Kannibalismus bei Schweinen

Als Kannibalismus bezeichnet man eine Verhaltensanomalie, welche mit dem Benagen bis hin zum vollständigen Abbeißen diverser Körperteile wie Ohren oder Schwänze eines Artgenossen einhergeht und gegebenenfalls hohe Tierverluste verursacht. Es stellt ein weit verbreitetes Problem der modernen Schweineproduktion dar und kann zu Schäden, Leiden und Schmerzen beim Tier sowie zu negativen ökonomischen Folgen im Betrieb führen. Kannibalismus ist multifaktoriell bedingt und von einer Reihe verschiedener Einflüsse abhängig. Eine fachübergreifende Analyse der vielgestaltigen Ursachen ist daher erforderlich. Neben Einflussfaktoren wie Haltungsbedingungen, genetischer Disposition und infektiöser Genese kommt der Fütterung eine maßgebliche Bedeutung zu.

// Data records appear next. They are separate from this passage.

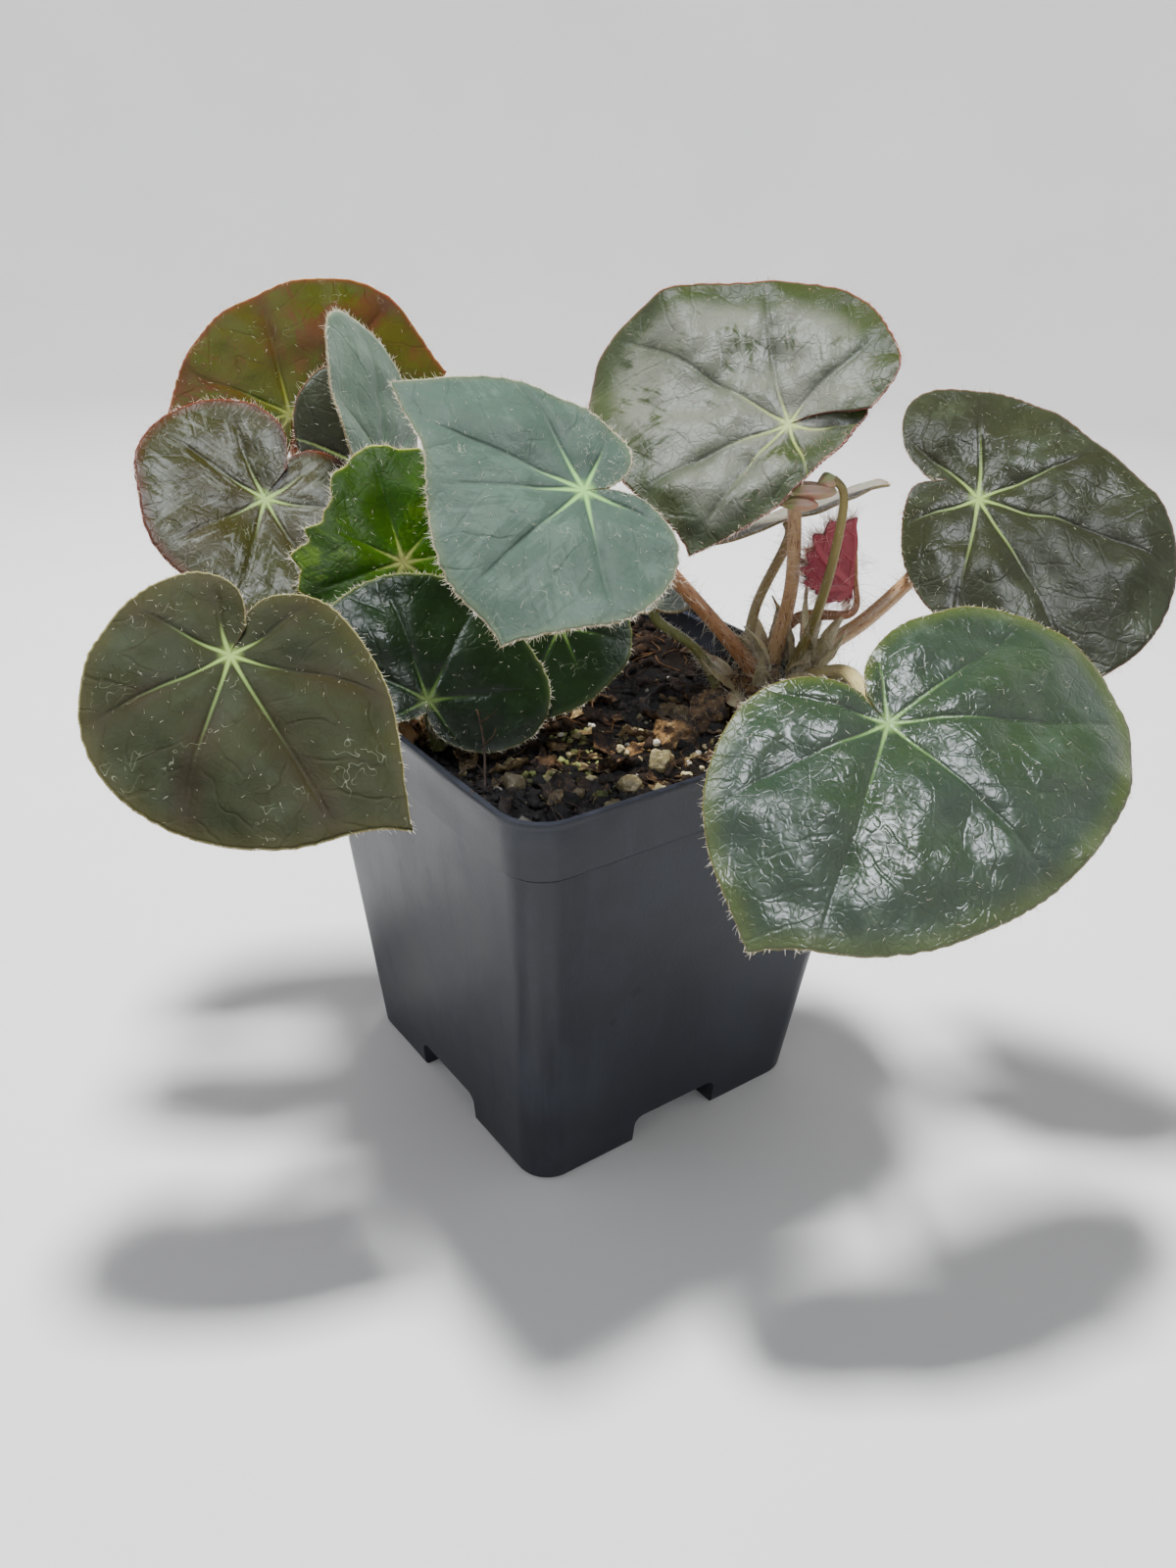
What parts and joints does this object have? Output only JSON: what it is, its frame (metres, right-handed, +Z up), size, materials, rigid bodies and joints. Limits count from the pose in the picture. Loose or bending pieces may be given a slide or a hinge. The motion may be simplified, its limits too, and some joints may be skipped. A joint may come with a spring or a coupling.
{
  "type": "potted begonia plant",
  "caption": "Rhizomatous begonia with lopsided heart-shaped leaves on hairy stalks, planted in a square black nursery pot with corner feet.",
  "frame": {"origin": "middle of the plant's bounding box in plan, on the surface the pot stands on", "axes": "+Z up; the sides of the square pot run along X and Y, and the corner towards -X and -Y is the one the picture shows in front"},
  "size_m": [0.229, 0.217, 0.1872],
  "materials": {
    "pot": "matte",
    "soil": "matte",
    "rhizome": "matte",
    "petiole": "satin",
    "green_stalk": "satin",
    "bud": "satin",
    "dark_leaf": "satin",
    "olive_leaf": "satin",
    "grey_leaf": "satin",
    "brown_leaf": "satin",
    "bright_leaf": "satin",
    "red_leaf": "satin"
  },
  "bodies": {
    "root": {"pot": "pot", "soil": "soil", "rhizome_right": "rhizome", "rhizome_left": "rhizome", "flower_stalk": "green_stalk", "flower_bud": "bud", "leaf_front_left": "olive_leaf", "leaf_front_right": "dark_leaf", "leaf_centre": "grey_leaf", "leaf_top": "grey_leaf", "leaf_right": "olive_leaf", "leaf_left": "brown_leaf", "leaf_back_left": "brown_leaf", "leaf_bright": "bright_leaf", "leaf_low_front": "dark_leaf", "leaf_edge_on": "grey_leaf", "leaf_shaded_back": "dark_leaf", "leaf_shaded_front": "dark_leaf", "leaf_behind": "grey_leaf", "leaf_small": "grey_leaf", "leaf_young_red": "red_leaf", "petiole_front_left": "petiole", "petiole_front_right": "petiole", "petiole_centre": "petiole", "petiole_top": "petiole", "petiole_right": "petiole", "petiole_left": "petiole", "petiole_back_left": "petiole", "petiole_bright": "petiole", "petiole_low_front": "green_stalk", "petiole_edge_on": "petiole", "petiole_shaded_back": "petiole", "petiole_shaded_front": "petiole", "petiole_behind": "petiole", "petiole_small": "green_stalk", "petiole_young_red": "petiole"}
  },
  "joints": []
}
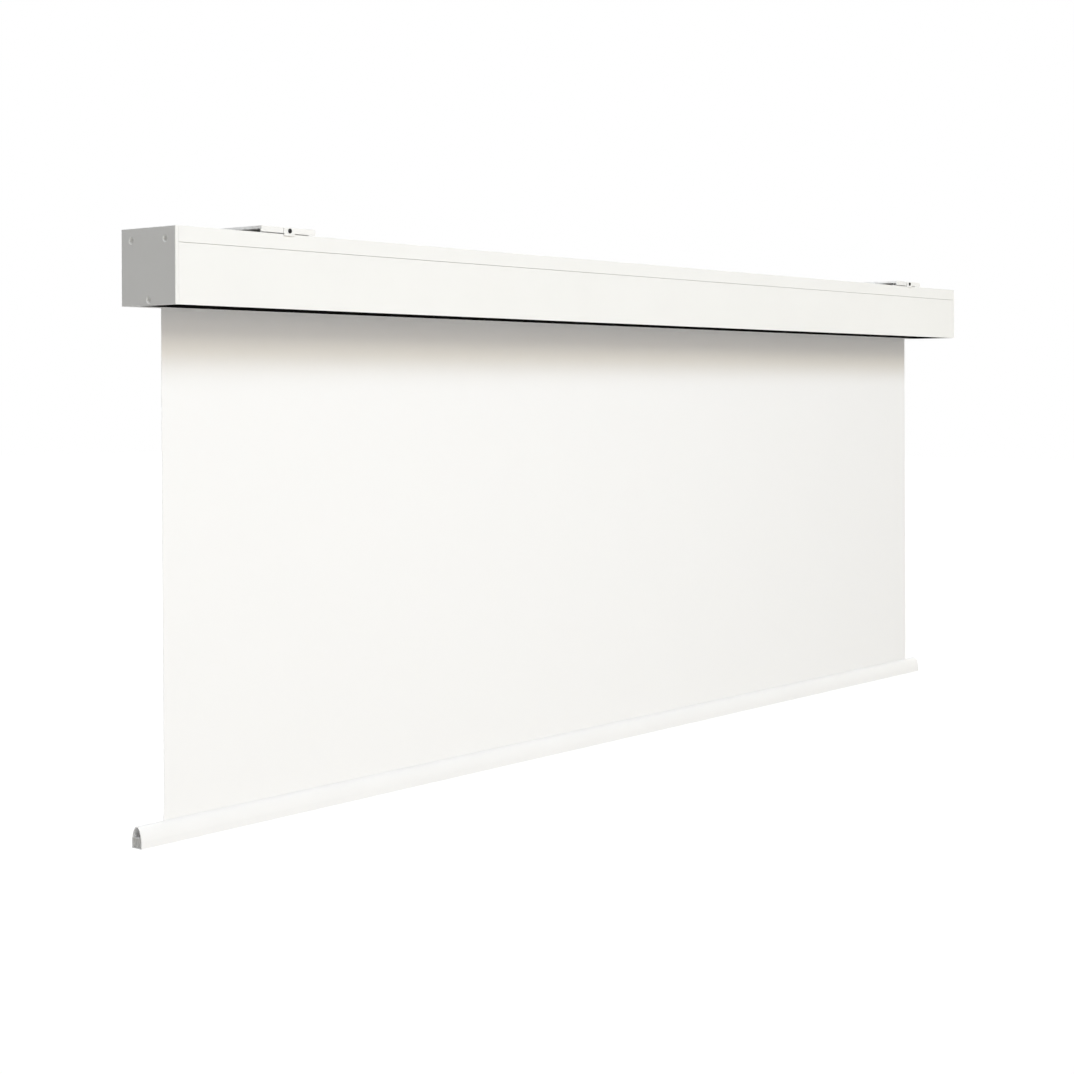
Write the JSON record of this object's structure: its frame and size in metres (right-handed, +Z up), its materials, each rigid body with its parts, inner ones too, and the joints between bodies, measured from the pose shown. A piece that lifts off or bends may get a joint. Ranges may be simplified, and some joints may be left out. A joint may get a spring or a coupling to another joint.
{
  "type": "motorized projector screen",
  "caption": "Ceiling-hung motorised projection screen: square case with a driven roller, white cloth, and a bell-section bottom bar on two sliding brackets.",
  "frame": {"origin": "centre of the ceiling plane that the tops of the two brackets touch, above the middle of the case", "axes": "+X runs along the case to the right as the audience sees it, -Y faces the audience, +Z is up"},
  "size_m": [2.52, 0.1353, 0.9755],
  "materials": {
    "white_powder_coat": "white satin powder coat on extruded aluminium, slight orange peel",
    "black_powder_coat": "matt black powder coat on extruded aluminium",
    "painted_screw": "white painted countersunk heads on zinc plated steel shanks",
    "zinc_steel": "bright zinc plate",
    "dark_steel": "black oxide steel",
    "mill_aluminium": "mill finish with fine drawn lines",
    "black_plastic": "moulded, fine grain",
    "adjuster_plastic": "moulded yellow nylon",
    "grey_plastic": "moulded light grey, fine grain",
    "nylon": "natural nylon",
    "black_rubber": "soft moulded rubber",
    "screen_cloth": "matt white coated projection cloth, very fine grain"
  },
  "bodies": {
    "case": {"case_profile": "white_powder_coat", "front_cover": "white_powder_coat", "underside_panel": "black_powder_coat", "end_cap_left": "white_powder_coat", "end_cap_right": "white_powder_coat", "cap_screw_left_front": "painted_screw", "cap_screw_left_rear": "painted_screw", "cap_screw_left_bottom": "painted_screw", "cap_screw_right_front": "painted_screw", "cap_screw_right_rear": "painted_screw", "cap_screw_right_bottom": "painted_screw", "motor_carrier": "zinc_steel", "idler_carrier": "zinc_steel", "motor_head": "black_plastic", "motor_tube": "zinc_steel", "idler_bearing": "nylon", "cable_grommet": "black_rubber"},
    "roller": {"roller_tube": "mill_aluminium", "motor_crown": "black_plastic", "drive_wheel": "black_plastic", "output_shaft": "zinc_steel", "idler_plug": "black_plastic", "idler_pin": "zinc_steel", "cloth_keder": "nylon", "fabric_roll": "screen_cloth"},
    "bar": {"bottom_bar": "white_powder_coat", "ballast_bar": "zinc_steel", "bar_insert_left": "grey_plastic", "bar_insert_right": "grey_plastic", "fabric_hem": "screen_cloth", "hem_rod": "nylon", "screen_fabric": "screen_cloth"},
    "up_limit": {"limit_adjuster_up": "adjuster_plastic"},
    "down_limit": {"limit_adjuster_down": "adjuster_plastic"},
    "bracket_left": {"ceiling_bracket_left": "white_powder_coat", "bracket_clip_left": "white_powder_coat", "clip_screw_left": "dark_steel", "clip_nut_left": "zinc_steel"},
    "bracket_right": {"ceiling_bracket_right": "white_powder_coat", "bracket_clip_right": "white_powder_coat", "clip_screw_right": "dark_steel", "clip_nut_right": "zinc_steel"}
  },
  "joints": [
    {"name": "bar_drop", "type": "slide", "parent": "case", "child": "bar", "axis": [0, 0, 1], "range_m": [-0.69, 0.844], "deforming": ["screen_fabric"]},
    {"name": "roller_turn", "type": "hinge", "parent": "case", "child": "roller", "pos_m": [0, 0.00915, -0.063], "axis": [1, 0, 0], "range_deg": [-1140, 1392]},
    {"name": "bracket_left_slide", "type": "slide", "parent": "case", "child": "bracket_left", "axis": [1, 0, 0], "range_m": [-0.15, 0.4]},
    {"name": "bracket_right_slide", "type": "slide", "parent": "case", "child": "bracket_right", "axis": [1, 0, 0], "range_m": [-0.4, 0.15]},
    {"name": "up_limit_turn", "type": "hinge", "parent": "case", "child": "up_limit", "pos_m": [-1.2449, -0.01385, -0.0565], "axis": [0, -1, 0], "continuous": true},
    {"name": "down_limit_turn", "type": "hinge", "parent": "case", "child": "down_limit", "pos_m": [-1.2449, -0.01385, -0.0695], "axis": [0, -1, 0], "continuous": true}
  ],
  "couplings": [
    {"joint": "roller_turn", "follows": "bar_drop", "rad_per_m": 28.694}
  ]
}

Untersuchung von Futtermittelproben

2015 lagen dem LGL hierzu zwei Futtermittelproben mit der Bitte um eine zielgerichtete Untersuchung vor. Es wurde von Problemen in den Produktionsabschnitten der Ferkelaufzucht, welche allgemein als kritische Phase für das Auftreten von Kannibalismus
gesehen wird, sowie in der sich anschließenden Mastphase berichtet. In diesem Zusammenhang bestimmte das LGL die Gehalte von ernährungsphysiologischen Komponenten wie Rohnährstoffen, Aminosäuren und Mineralstoffen und prüfte die Ration
tierschutzrechtlich im Hinblick auf ihre Eignung für Schweine. Außerdem bestimmte das LGL die Mykotoxingehalte.

Ergebnisse der Untersuchung auf Mykotoxine

Die Ergebnisse der laboranalytischen Mykotoxinuntersuchung mittels Liquid-Chromatographie-Massenspektometrie / Massenspektometrie (LC-MS/MS) ergaben auffällige Werte für die Fusarientoxine Deoxynivalenol (DON) und Zearalenon (ZEA), welche jedoch nur beim Mastschweinfutter in einer Höhe vorlagen, die zu einer futtermittelrechtlichen Beanstandung führte. Ein kausaler Zusammenhang zwischen der Kannibalismusproblematik und dem Auftreten von Mykotoxinen im Futter ist in der Literatur beschrieben.

Ergebnisse der Überprüfung der Rationen

Bei der Rationsüberprüfung legte das LGL die Bedarfsempfehlungen der Bayerischen Landesanstalt für Landwirtschaft (LfL) zugrunde. Bei der Betrachtung der Rohnährstoffe fiel beim Ferkelaufzuchtfutter eine zum Teil erhebliche Unterversorgung von Rohnährstoffen (Rohprotein und Rohfaser) auf, während die Überprüfung des Mastschweinefutters keine
relevanten Abweichungen zu den Bedarfsempfehlungen ergab. Die Komponente Rohfaser übt einen wesentlichen Einfluss auf das Sättigungsgefühl der Tiere aus und führt zu verlängerten Futteraufnahmezeiten. Damit verbunden ist in der Regel auch eine Dämpfung der im Hinblick auf die Entstehung des Kannibalismus kritisch zu sehenden Faktoren Unruhe und Aggressionen der Tiere untereinander. Ein Zusammenhang zwischen Ausbrüchen von Kannibalismus und einer nicht adäquaten Proteinversorgung, insbesondere mit limitierenden essenziellen Aminosäuren, ist in der wissenschaftlichen Literatur gut belegt und anhand von Studien vielfach demonstriert worden. Aus den genannten Gründen und zum vorsorglichen
Schutz der Tiergesundheit sprach das LGL die Empfehlung aus, die Ration entsprechend der Bedarfsempfehlungen anzupassen.